**MATERIAL**
################
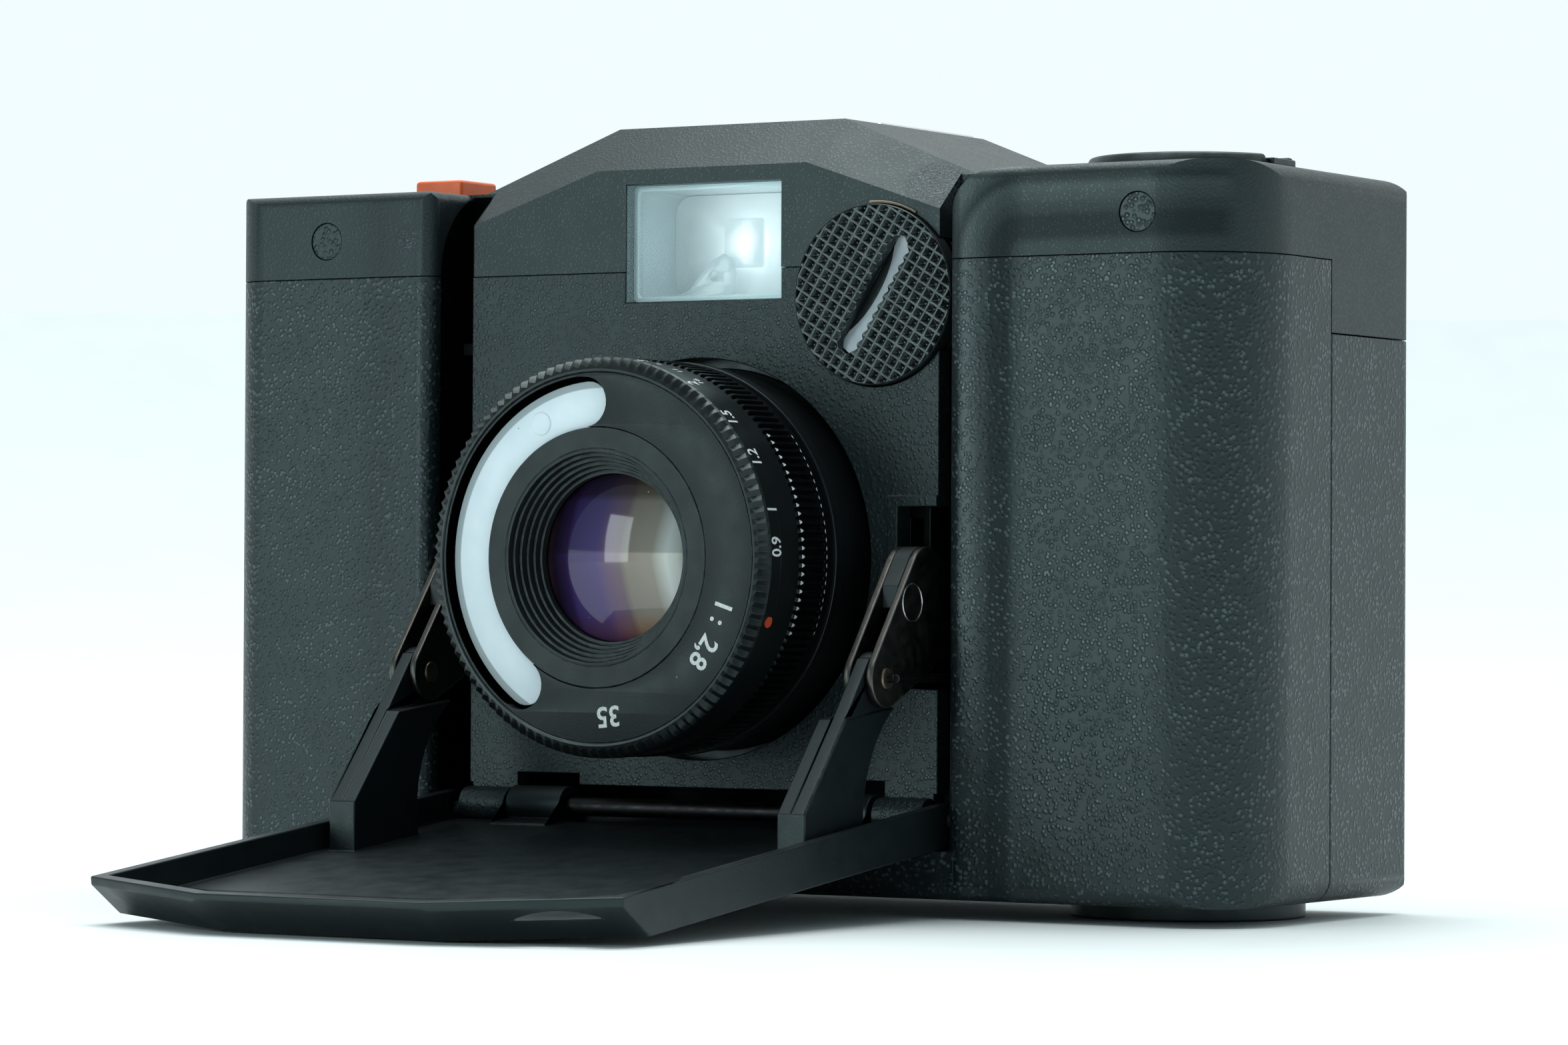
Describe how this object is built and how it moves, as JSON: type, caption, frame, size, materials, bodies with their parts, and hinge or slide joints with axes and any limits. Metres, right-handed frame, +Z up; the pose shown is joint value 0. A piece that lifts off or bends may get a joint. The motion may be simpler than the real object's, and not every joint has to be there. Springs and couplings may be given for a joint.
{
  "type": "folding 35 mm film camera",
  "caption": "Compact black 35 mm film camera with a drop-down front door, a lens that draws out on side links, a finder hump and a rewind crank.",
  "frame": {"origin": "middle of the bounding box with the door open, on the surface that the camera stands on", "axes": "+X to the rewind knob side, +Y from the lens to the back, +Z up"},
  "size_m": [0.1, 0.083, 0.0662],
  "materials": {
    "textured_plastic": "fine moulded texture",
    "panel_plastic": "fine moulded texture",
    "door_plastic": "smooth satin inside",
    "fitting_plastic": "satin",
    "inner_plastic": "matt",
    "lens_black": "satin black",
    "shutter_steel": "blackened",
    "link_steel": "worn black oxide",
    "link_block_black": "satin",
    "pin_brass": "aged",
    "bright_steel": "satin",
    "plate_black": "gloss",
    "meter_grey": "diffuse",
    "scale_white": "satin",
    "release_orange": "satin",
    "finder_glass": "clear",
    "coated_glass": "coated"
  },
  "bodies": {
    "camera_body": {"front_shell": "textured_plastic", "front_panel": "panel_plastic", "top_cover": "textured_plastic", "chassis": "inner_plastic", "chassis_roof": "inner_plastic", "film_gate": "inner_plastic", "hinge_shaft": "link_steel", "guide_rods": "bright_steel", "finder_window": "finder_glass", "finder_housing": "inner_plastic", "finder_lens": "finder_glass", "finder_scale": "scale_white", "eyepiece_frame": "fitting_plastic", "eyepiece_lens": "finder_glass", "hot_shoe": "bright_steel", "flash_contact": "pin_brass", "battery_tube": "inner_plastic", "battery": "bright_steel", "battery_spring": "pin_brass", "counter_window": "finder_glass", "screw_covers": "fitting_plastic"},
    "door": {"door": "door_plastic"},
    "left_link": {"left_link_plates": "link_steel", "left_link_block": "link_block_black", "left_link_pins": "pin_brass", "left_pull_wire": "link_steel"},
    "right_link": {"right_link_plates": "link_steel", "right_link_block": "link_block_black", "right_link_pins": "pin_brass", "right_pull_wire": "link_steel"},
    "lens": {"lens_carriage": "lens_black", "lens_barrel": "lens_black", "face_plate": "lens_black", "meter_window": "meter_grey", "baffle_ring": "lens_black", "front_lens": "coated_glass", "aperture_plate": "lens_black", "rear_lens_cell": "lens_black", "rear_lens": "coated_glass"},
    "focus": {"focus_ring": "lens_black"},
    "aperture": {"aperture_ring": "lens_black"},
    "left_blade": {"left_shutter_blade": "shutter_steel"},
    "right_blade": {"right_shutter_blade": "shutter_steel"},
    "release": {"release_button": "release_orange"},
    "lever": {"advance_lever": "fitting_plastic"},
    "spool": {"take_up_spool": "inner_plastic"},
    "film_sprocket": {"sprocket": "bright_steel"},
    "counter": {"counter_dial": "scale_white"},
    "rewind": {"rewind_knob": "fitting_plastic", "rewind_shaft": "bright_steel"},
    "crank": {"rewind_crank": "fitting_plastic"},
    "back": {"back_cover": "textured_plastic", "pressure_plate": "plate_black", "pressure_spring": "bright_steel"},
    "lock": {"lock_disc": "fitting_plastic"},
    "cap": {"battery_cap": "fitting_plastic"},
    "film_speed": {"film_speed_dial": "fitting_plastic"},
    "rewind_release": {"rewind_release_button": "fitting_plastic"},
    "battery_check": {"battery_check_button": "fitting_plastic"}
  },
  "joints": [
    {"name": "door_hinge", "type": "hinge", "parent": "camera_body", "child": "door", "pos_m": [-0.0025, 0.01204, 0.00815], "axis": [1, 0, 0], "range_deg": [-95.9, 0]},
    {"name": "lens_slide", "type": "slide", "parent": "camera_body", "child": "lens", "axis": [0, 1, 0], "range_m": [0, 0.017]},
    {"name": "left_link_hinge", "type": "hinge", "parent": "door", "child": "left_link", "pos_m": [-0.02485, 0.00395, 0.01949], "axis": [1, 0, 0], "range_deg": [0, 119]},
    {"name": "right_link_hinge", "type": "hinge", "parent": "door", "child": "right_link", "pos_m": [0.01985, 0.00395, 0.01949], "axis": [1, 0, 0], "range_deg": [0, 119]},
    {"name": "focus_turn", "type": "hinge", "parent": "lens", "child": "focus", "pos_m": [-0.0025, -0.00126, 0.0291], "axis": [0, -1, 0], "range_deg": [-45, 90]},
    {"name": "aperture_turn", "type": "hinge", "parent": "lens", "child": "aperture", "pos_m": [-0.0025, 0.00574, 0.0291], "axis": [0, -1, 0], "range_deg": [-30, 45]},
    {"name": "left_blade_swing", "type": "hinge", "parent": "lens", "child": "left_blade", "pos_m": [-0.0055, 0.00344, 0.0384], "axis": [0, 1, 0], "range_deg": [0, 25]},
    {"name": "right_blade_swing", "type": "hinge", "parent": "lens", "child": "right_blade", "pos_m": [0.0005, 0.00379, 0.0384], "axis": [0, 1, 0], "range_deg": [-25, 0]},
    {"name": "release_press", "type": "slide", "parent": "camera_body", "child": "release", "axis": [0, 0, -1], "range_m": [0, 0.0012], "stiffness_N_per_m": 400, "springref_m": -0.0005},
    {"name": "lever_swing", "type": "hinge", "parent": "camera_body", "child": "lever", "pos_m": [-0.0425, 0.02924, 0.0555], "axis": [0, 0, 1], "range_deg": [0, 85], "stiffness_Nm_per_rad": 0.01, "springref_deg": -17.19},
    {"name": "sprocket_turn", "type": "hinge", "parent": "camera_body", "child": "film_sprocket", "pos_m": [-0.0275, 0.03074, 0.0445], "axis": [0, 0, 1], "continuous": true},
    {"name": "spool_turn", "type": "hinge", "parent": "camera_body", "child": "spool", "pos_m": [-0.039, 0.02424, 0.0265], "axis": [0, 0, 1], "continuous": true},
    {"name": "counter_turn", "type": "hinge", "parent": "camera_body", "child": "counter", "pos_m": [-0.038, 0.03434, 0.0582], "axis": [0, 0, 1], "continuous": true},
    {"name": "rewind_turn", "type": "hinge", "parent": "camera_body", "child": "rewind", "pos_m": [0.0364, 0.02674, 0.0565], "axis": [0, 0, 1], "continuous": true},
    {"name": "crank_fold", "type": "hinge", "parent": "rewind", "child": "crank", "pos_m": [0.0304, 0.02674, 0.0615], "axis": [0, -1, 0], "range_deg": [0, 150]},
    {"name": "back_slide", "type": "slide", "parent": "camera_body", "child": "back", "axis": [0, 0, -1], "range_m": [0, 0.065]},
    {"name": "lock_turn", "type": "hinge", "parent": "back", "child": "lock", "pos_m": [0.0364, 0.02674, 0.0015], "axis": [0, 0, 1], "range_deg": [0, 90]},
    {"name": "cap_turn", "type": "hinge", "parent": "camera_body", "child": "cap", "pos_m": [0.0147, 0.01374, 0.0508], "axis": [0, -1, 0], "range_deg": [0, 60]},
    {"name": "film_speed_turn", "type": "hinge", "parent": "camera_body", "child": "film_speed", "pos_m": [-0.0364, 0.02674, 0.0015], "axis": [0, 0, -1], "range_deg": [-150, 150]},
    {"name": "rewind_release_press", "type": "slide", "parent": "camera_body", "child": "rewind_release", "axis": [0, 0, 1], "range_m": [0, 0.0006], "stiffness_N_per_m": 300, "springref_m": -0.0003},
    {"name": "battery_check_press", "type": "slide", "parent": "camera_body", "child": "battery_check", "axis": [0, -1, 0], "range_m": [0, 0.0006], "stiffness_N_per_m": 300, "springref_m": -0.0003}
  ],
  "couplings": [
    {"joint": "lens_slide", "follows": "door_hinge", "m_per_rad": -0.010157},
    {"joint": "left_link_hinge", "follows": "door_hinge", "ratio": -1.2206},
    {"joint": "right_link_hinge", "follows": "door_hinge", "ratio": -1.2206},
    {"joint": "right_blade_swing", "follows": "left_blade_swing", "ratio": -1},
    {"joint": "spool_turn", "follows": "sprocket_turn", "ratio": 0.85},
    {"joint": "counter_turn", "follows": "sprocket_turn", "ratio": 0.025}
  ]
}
################
**OBJECTIVE**
Return from the data every line that holds "axes".

**OUTPUT FOR THIS EXERCISE**
Describe how this object is built and how it moves, as JSON: type, caption, frame, size, materials, bodies with their parts, and hinge or slide joints with axes and any limits. Metres, right-handed frame, +Z up; the pose shown is joint value 0. A piece that lifts off or bends may get a joint. The motion may be simpler than the real object's, and not every joint has to be there. Springs and couplings may be given for a joint.
  "frame": {"origin": "middle of the bounding box with the door open, on the surface that the camera stands on", "axes": "+X to the rewind knob side, +Y from the lens to the back, +Z up"},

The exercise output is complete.